I was also curious where you found that Tasha quote. I don't think I've seen that one before...thanks!
Posted by: Catherine | August 28, 2008 at 01:26 PM
I think summer is ending early here too. Those turnovers look delicious.
Posted by: cottage45 | August 28, 2008 at 06:33 PM
I'll have a turnover, thank you.
Posted by: judy | August 28, 2008 at 07:04 PM
I will stop by the Farmer's Market tomorrow and pick up some more berries to give your 'receipt' (as Tasha would say!) a try. It looks scrumptious! We've got a few family birthdays in August as well! We're celebrating Tasha Tudor day over at The Christmas Corgi too. Stop by and say hello! Warmly, Cathy ^..^
Posted by: Cathy Santarsiero | August 28, 2008 at 07:57 PM
What a wonderful tribute to Tasha Tudor and a delightful recipe. A very happy birthday to all your family members celebrating a birthday.

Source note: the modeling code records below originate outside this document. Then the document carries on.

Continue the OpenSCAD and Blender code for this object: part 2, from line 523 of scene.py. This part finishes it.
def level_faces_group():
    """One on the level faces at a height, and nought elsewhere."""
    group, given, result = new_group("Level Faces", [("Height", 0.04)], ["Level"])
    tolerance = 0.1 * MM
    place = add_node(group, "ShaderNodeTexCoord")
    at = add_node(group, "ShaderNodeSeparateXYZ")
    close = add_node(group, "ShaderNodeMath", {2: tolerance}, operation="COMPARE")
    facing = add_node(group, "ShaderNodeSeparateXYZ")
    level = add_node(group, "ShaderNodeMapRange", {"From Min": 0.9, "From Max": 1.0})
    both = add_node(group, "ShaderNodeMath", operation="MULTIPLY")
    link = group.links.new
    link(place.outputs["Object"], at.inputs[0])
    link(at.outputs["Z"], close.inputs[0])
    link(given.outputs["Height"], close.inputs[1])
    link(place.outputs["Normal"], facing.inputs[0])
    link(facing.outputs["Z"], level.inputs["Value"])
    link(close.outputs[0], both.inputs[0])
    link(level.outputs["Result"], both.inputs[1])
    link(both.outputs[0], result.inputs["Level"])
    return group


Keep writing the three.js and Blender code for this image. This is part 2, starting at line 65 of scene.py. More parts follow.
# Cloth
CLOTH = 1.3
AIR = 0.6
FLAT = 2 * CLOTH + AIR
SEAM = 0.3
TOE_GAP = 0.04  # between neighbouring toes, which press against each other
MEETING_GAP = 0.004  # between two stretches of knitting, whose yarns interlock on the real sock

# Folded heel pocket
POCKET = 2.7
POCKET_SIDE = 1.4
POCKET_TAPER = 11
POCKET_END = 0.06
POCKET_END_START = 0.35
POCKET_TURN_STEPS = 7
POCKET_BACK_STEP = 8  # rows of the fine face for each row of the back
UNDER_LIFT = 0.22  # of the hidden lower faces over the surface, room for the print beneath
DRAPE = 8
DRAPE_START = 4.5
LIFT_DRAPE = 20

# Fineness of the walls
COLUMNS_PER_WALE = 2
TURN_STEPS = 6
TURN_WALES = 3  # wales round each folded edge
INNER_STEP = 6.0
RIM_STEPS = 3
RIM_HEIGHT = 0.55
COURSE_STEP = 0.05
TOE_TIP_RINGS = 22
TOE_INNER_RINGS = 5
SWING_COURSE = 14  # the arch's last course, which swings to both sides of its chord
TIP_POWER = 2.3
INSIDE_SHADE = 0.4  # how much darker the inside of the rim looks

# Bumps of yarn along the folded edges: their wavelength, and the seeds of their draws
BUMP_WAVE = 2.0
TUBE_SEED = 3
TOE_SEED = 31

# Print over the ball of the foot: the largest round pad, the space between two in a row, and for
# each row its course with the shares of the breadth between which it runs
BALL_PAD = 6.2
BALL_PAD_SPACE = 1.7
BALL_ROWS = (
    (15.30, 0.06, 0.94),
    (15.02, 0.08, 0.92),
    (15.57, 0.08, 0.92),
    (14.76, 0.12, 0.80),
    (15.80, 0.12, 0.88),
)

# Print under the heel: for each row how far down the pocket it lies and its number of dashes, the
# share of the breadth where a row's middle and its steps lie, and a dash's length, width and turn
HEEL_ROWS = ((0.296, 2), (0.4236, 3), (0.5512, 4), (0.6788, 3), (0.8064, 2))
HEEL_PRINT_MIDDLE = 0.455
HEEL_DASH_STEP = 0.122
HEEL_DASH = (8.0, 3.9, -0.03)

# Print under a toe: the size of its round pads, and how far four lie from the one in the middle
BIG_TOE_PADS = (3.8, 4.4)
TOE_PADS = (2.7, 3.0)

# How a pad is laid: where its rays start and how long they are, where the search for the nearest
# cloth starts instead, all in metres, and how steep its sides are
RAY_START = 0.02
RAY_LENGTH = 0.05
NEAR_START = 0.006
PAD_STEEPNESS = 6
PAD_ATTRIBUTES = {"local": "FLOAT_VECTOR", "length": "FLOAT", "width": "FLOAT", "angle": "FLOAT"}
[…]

Posted by: June | August 28, 2008 at 09:33 PM
What a beautiful blog you have. This post is so delightful and inspiring, it makes me want to savor the last bit of summer. My tomatoes are still green too:(
Posted by: Carrie | August 28, 2008 at 09:52 PM
Those blackberry turnovers look so scrummy. I could just eat one now.

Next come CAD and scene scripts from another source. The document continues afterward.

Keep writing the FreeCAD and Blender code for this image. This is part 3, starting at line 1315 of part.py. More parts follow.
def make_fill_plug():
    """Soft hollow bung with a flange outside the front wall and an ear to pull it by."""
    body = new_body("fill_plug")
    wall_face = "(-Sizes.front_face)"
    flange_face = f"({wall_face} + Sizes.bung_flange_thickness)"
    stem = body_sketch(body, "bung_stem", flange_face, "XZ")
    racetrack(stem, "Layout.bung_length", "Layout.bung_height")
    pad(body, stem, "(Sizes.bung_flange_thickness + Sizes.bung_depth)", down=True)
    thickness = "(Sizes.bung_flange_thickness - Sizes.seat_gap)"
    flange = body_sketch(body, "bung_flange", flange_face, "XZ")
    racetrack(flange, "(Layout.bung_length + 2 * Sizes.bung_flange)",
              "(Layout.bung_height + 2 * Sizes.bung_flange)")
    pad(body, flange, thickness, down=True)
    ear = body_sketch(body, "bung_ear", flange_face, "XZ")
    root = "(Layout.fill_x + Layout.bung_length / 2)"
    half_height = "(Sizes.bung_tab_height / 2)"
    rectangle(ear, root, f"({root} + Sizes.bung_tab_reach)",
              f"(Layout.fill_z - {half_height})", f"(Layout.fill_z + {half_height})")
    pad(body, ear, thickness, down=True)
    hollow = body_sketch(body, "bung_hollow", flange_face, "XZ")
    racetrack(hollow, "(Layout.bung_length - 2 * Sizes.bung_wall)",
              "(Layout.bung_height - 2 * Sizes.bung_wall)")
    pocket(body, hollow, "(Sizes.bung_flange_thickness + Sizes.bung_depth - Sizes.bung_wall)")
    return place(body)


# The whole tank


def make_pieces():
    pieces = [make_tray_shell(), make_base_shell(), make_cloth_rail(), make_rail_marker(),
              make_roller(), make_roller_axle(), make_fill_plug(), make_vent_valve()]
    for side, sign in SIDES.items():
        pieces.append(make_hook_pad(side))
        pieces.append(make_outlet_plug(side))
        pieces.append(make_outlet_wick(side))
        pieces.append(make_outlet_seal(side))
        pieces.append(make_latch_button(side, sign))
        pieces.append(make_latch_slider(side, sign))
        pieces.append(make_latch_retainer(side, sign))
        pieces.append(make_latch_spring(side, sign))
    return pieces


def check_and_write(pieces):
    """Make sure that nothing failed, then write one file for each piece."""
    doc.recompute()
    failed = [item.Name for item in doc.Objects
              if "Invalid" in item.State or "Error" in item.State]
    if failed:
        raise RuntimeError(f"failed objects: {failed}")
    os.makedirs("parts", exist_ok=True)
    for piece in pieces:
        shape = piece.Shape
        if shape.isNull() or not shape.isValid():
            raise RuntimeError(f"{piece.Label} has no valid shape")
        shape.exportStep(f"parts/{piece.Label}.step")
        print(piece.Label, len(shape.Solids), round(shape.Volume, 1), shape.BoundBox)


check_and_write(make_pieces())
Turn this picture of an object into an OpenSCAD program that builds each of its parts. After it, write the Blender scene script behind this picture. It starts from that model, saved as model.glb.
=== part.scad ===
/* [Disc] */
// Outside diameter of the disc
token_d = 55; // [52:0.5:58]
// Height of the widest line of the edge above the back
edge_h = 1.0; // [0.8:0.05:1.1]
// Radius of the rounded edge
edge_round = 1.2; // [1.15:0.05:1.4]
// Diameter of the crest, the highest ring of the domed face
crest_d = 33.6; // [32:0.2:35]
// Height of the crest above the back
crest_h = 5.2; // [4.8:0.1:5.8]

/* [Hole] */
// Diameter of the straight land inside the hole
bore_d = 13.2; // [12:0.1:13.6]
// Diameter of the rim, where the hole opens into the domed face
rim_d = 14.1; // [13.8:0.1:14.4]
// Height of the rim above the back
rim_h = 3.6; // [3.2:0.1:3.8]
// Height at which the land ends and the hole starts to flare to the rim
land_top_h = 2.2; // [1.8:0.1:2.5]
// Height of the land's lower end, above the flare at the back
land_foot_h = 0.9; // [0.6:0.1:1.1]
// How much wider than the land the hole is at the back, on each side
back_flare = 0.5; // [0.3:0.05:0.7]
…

Posted by: Chris | August 29, 2008 at 02:39 AM
Thank-you so much for this post! I love pastries and I know these will be visiting my oven very soon!
Posted by: Penny | August 29, 2008 at 11:20 AM
Sounds delicious!
Posted by: jamie in rose cottage | August 29, 2008 at 04:37 PM
Those tarts are just so perfect!!
Posted by: Linnea | August 29, 2008 at 08:01 PM
Yum, yum , yum!!!Just perfect:-)
Posted by: Suzanne | August 30, 2008 at 07:34 AM
Thanks so much for this recipe, it's been a while since I've stopped by and I'm so glad I did! You are as inspiring as ever! Nan
Posted by: nan | August 31, 2008 at 11:25 AM
Those heart tarts are adorable!
Posted by: Elizabeth | August 31, 2008 at 11:19 PM
Oooh, I'm catching up on my blog reading and I wanted to say thanks for sharing this! Those little hearts look divinely tasty!
Also, I never knew that Tasha Tudor and I share a birthday. Such fun!
Posted by: geek+nerd | September 04, 2008 at 06:04 AM
Lovely blog. Tasha, that's one for me to look up.. thanks for sharing!